Surviving Druk Air and Discovering Gross National Happiness


I am standing in a long queue at Heathrow airport, arrived early thinking I’ll check in then go and find a nice coffee before spraying myself with a selection of scents in duty free that I will regret for the rest of the journey, in short a relaxing travel experience. However the computers have stopped working and it’s chaos. Hours go by and I am still in a queue. There are problems with visas, I wave a piece of paper I have been given that I was assured would explain everything to a nonplussed and deeply harassed lady in a crisp airline suit. This is the start of my journey to Bhutan, not an easy place to get to so it would seem!

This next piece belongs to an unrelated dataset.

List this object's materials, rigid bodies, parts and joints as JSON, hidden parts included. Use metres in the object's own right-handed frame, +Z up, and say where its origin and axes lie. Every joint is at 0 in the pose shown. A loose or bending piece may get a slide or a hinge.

But arrive I do, after 10 hours sleeping on a floor in Delhi airport, more visa issues and a flight across the Himalayas that resulted in the air stewardess of Druk air turning quite green for a worrying amount of time and me trying to remember if I had written a will!

I came to Bhutan to work on an Arts and Music festival held across Thimphu (The capital.) I had pre-conceived ideas of how my time would be spent when not working in blissful meditation on green hillsides in the nation that rates the national happiness of the country as it’s maker for success.

Sometimes the universe has a different plan with what’s in store for us often far greater than our imaginations can conceive. I did indeed find the strong connection with Buddhism that permeates the country, schools and hillsides, but more unexpectedly I also found a thriving rock scene! On my first night there freshly off the plane of death I found myself in a heaving bar drinking Druk lager and listening to a local band play ‘Rage against the Machine.’ So the theme of my stay in Bhutan was set.

The Bhutanese wear their traditional dress, the Gho for the men and Kira for the women, with the occasional western clothes thrown in at all times. Giving the country a dignified feel as fabrics peppered with golds and regal greens and reds fill the streets and countryside.

In Bhutan, weaving is not merely a skill, it is a ritual of love and tenacity that comes from the heart.

Over half of Bhutan’s population is involved in weaving during the year. Cloth is integral to every aspect of Bhutanese culture, enmeshed in social hierarchy, wealth, political rank, and commerce. The gentle whir and thump of traditional back strap looms harmonizes with the sounds of daily life, from rushing river valleys to Himalayan foothills.

Weaving is also a religious act in Bhutan’s Buddhist culture, with colour and pattern selection amounting to forms of spiritual exercise or devotion. Many Bhutanese weavers use silk from wild silkworms, but Buddhism’s mandate of non-violence prohibits killing any fellow living creature, so the worms are allowed to escape.

When it came to buying fabrics for this collection I am guided by a friend I have made, he has recently split up from his girlfriend and feeling the delicious sadness that we have all felt at sometime or another. He insists that food is the only thing that will cheer him up and I am ushered down a small street up a selection of stairs to a dimly lit room to be presented with the hottest dishes I have ever encountered. I soon realise that it was not the food that my friend required for his return from heart break to happiness as much as laughing at me as I sweated my way through one chilli laden dish after another. He does however take me to the best selection of fabrics to be found in the city and I spend hours discovering the rich textiles I now associate with Bhutan. As dusk falls we leave the string of tiny shops and weavers houses behind he turns to me ‘Dinner?’ he suggests, ‘Huumm’ I say!